Dr Richard Wiseman seems to be unable to do anything
right, you may be asking yourself. He messed up almost every experiment he has done you may think. Well, it certainly looks
like he is not a very good paranormal investigator. He has a group of so called scientists in his army of sceptics. Ray Hyman
has as recently as tonight, 7 Nov 2004 been on a TV show on Ch4 in UK. It said he was working for the CIA….. Why would
the CIA want to employ friends and fellow associates of Dr Wiseman. I am just a humble psychic, I cannot answer this. I am
the kind of person who the sceptics despise and put down at every opportunity. Yet, I can find fault with the way this Professor
at the University of Hertfordshire in England has conducted most of his scientific work. How can an uneducated fool like me
do this? I found the most obvious faults with his fire walking study…….. and what he tried to do to the poor
Russian girl Natasha, well you can read about that all over the internet. This was published in the Society of Psychical
Research Journal in October 2004 Wiseman Correspondence Fire walking SPR vol 67 No 873 In this article Wiseman concludes
that in fire walking when injury is not sustained by firewalkers, nothing paranormal has occurred. He puts it like this..

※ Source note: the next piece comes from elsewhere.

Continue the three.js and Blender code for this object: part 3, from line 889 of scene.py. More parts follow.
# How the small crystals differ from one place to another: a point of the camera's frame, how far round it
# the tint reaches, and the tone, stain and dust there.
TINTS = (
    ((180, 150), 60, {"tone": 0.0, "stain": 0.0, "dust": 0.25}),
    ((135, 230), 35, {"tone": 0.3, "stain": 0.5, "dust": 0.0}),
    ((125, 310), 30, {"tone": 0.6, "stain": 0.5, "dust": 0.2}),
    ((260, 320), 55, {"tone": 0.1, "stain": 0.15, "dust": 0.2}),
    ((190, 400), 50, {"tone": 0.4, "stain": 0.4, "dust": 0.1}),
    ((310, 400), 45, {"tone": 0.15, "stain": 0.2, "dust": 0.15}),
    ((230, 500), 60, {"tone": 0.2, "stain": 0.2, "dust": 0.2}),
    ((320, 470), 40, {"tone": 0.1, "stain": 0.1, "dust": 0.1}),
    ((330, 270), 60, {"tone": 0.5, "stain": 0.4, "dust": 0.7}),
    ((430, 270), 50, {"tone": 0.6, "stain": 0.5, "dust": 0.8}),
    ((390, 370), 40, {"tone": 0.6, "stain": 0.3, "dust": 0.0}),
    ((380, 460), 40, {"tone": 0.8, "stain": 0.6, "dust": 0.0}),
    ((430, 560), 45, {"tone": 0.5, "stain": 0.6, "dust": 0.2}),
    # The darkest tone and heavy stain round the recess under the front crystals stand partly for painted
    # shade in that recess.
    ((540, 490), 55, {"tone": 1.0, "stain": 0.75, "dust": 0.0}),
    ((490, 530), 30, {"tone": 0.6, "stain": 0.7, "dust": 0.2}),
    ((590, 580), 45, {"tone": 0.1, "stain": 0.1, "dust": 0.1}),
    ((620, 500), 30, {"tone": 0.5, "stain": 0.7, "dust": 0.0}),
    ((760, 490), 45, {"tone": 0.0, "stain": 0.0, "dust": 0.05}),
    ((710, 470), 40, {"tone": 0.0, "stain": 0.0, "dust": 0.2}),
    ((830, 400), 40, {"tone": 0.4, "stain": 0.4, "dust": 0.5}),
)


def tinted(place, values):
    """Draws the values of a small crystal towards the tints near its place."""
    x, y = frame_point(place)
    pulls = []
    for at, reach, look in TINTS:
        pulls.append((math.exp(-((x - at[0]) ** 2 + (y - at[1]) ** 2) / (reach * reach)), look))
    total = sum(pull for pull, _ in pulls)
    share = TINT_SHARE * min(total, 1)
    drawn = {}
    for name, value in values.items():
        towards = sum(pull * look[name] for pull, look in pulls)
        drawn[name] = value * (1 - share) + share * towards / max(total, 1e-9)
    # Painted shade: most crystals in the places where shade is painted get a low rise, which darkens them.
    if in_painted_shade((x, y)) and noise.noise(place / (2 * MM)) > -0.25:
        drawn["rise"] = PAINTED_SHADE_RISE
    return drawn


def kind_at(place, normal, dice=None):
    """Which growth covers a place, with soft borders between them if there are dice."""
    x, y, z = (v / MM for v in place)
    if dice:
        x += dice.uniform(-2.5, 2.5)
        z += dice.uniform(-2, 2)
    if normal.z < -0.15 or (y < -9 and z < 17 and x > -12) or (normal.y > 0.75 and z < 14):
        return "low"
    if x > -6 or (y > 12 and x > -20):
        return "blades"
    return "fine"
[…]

“The results of this experiment combined with those obtained by Price in 1937, demonstrate that, in the case of fire
walking at least, neither divine intervention nor self belief can overcome the principle of physics.” So let us examine
what Wiseman did to arrive at this conclusion. Wiseman quotes “ In 1937 Harry Price arranged for an Indian firewalker
and fakir named Ahmen Hussain to visit Britain for testing. Price first ask Hussain to walk barefoot over a bed of embers
12 feet long and with a surface temperature of 575 degrees Centigrade. Hussain completed the walk unharmed.” Now, Price
then speculated according to Wiseman, that the heat transferred to the feet during this walk was not enough to cause burning.

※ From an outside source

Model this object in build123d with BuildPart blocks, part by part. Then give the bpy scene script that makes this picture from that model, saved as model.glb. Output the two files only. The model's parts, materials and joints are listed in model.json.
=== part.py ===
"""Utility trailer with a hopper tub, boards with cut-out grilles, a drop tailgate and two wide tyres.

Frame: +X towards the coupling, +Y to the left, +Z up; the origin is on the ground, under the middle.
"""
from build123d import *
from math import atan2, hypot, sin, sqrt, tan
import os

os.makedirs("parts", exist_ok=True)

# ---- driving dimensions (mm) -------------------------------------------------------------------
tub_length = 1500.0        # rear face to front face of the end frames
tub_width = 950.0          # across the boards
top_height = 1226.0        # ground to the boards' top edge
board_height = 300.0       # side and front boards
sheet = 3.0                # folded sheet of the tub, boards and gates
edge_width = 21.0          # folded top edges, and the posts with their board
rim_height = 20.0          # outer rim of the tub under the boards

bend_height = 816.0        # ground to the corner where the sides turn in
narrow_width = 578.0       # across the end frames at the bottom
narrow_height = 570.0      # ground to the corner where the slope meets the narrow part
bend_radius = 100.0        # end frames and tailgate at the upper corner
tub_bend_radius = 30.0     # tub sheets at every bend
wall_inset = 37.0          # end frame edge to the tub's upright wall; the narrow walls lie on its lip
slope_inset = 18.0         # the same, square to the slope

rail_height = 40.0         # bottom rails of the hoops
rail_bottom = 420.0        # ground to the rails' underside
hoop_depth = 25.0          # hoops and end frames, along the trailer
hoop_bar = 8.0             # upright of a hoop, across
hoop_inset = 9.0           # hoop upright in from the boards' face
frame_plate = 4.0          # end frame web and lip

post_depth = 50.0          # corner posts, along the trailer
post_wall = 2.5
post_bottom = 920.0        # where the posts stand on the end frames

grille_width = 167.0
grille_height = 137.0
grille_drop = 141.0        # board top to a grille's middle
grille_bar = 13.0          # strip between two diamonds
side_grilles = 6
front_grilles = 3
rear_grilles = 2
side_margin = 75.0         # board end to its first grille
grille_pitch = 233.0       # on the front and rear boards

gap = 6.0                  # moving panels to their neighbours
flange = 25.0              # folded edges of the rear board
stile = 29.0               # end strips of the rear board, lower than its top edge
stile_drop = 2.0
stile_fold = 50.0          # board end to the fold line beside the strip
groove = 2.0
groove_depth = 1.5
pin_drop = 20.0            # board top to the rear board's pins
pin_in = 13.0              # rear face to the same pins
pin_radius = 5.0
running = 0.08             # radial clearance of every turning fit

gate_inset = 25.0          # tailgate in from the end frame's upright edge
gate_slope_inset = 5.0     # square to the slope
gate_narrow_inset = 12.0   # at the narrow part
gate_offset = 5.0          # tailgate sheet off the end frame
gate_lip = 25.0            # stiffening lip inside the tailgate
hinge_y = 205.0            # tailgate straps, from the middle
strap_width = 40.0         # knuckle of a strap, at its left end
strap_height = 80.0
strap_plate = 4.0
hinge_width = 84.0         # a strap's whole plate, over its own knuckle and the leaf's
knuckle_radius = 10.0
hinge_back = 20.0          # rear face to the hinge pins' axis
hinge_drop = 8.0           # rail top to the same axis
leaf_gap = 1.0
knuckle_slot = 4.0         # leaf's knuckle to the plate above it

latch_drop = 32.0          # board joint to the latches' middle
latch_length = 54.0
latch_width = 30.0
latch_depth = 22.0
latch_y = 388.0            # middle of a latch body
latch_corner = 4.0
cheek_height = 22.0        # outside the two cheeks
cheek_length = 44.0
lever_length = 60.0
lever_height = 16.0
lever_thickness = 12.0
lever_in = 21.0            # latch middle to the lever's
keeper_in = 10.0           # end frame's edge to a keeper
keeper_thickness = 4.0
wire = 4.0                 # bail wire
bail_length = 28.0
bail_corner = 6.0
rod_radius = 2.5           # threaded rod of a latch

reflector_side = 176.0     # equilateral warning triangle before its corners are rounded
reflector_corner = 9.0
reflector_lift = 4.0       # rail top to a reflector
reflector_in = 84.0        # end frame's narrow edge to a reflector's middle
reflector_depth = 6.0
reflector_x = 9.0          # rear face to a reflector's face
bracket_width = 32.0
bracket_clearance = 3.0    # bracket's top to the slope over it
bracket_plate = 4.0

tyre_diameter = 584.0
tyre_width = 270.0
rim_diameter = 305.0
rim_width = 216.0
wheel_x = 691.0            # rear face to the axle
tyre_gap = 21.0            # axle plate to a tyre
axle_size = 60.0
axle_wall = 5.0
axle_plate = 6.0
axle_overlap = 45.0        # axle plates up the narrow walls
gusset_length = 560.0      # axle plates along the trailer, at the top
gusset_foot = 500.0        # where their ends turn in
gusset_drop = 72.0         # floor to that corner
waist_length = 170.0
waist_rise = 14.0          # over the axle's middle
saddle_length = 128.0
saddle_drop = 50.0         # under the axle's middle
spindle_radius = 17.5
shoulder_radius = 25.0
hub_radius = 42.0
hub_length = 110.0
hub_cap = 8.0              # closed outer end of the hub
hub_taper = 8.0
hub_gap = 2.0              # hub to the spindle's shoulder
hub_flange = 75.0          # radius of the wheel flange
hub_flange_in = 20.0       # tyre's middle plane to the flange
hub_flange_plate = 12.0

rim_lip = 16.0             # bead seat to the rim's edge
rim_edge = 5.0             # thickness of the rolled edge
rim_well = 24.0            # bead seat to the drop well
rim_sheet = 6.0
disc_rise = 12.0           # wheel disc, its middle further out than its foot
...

Price then increased the temperature to 740 degrees Centigrade and extended the walk to 20 feet. Now, we are told that in
this new trial the fakir suffered burns to his feet. What we are not told is, if Price asked people not claiming this power
to walk on fire for 12 feet at 575 degrees to see if they could do it without being burned. The real test would be to see
if this could be performed by anyone. If anyone could do it as Price seems to suggest, why are we not told this, as it seems
to me the reasonable test would be to compare like with like. I am sure even if a paranormal phenomena does exist, there would
always be a point where it stopped working and burning would result. I am sure that the phenomena if it does exist would have
boundaries within which it occurred. Most thing in science work within boundaries. So how then did Wiseman replicate this?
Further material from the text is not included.